Hesketh never found the sloth and some other explorers criticised him for not travelling far enough. He didn’t bring back so much as a tooth. But for Pearson his bid to track it down was a huge success. Not only did it boost the Express financially, but Hesketh stumbled across a giant unknown lake which it is called Pearson Lake today. Meanwhile a previously unknown river was named Katarina, a present for his mother.

*****

Rupert’s Hollywood dream

Rupert the Bear says goodbye to his mum and dad and goes for a walk in the hills near his house. His friends Edward Elephant and Bill badger are too busy to join him. In the hills he encounters a kaleidoscope of butterflies who lead him to a cave where a sign reads: Frogs Only From This Point!


Rupert ignores the warning, enters the cave and walks into a musical show that occurs just once every 200 years. Fireflies light up the cavern and fish and frogs sing and dance as toads fly in hot air balloons overhead.


Some of us can remember that this was the theme of a short film called Rupert and the Frog Song, by Paul and Linda McCartney, who wanted to take a full-length Rupert movie to Hollywood.

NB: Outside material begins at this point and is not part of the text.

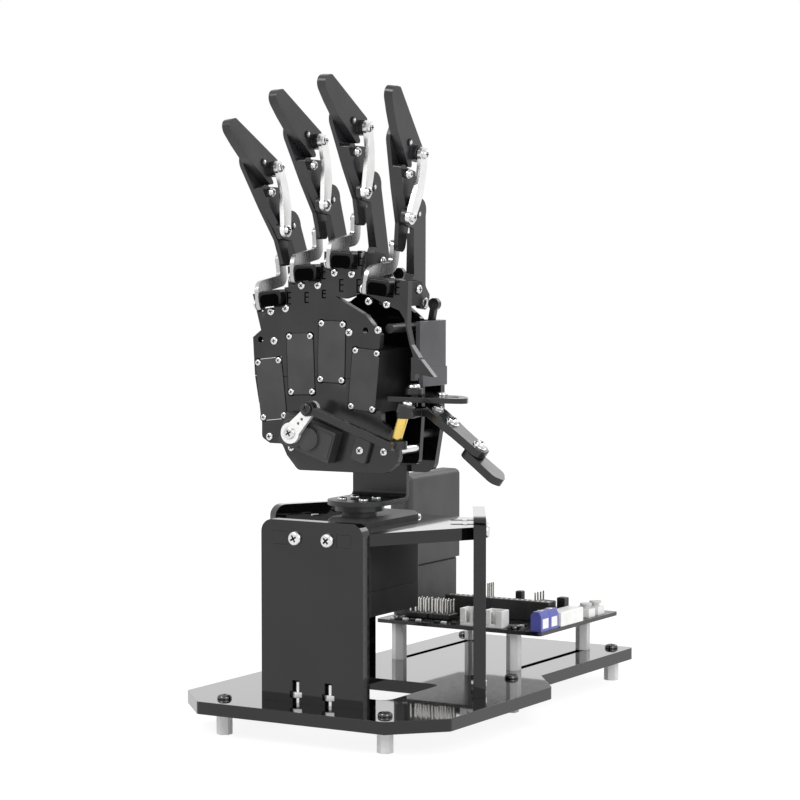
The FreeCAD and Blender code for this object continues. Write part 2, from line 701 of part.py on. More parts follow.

The song We All Stand Together from the animated film reached No.3 in the UK Singles Charts in 1984. Voices on screen were Windsor Davies and June Whitfield.


Paul grew up loving Rupert and later read his adventures to his own children. But although he had bought the film rights from Sir Max Aitken back in the day, he couldn’t raise the money to make the blockbuster, reported to be £50million at the time. 


He had told Sir Max: “We’ve got to keep Rupert in England because if the Yanks get hold of him, they’ll make him talk like they have Winnie the Pooh and he’ll be an American Rupert.”


But secretly the ex-Beatle didn’t believe any of Rupert’s own stories were strong enough to take on the full-length Disney blockbusters like Winnie the Pooh. He would have to write one himself. Rumour is he never did, although he recorded many songs for the project.


Now there are rumours in Hollywood that someone plans to take on the job but does McCartney still have the film rights under his company? Some say he doesn’t. So, who if the rumours are true? Probably not.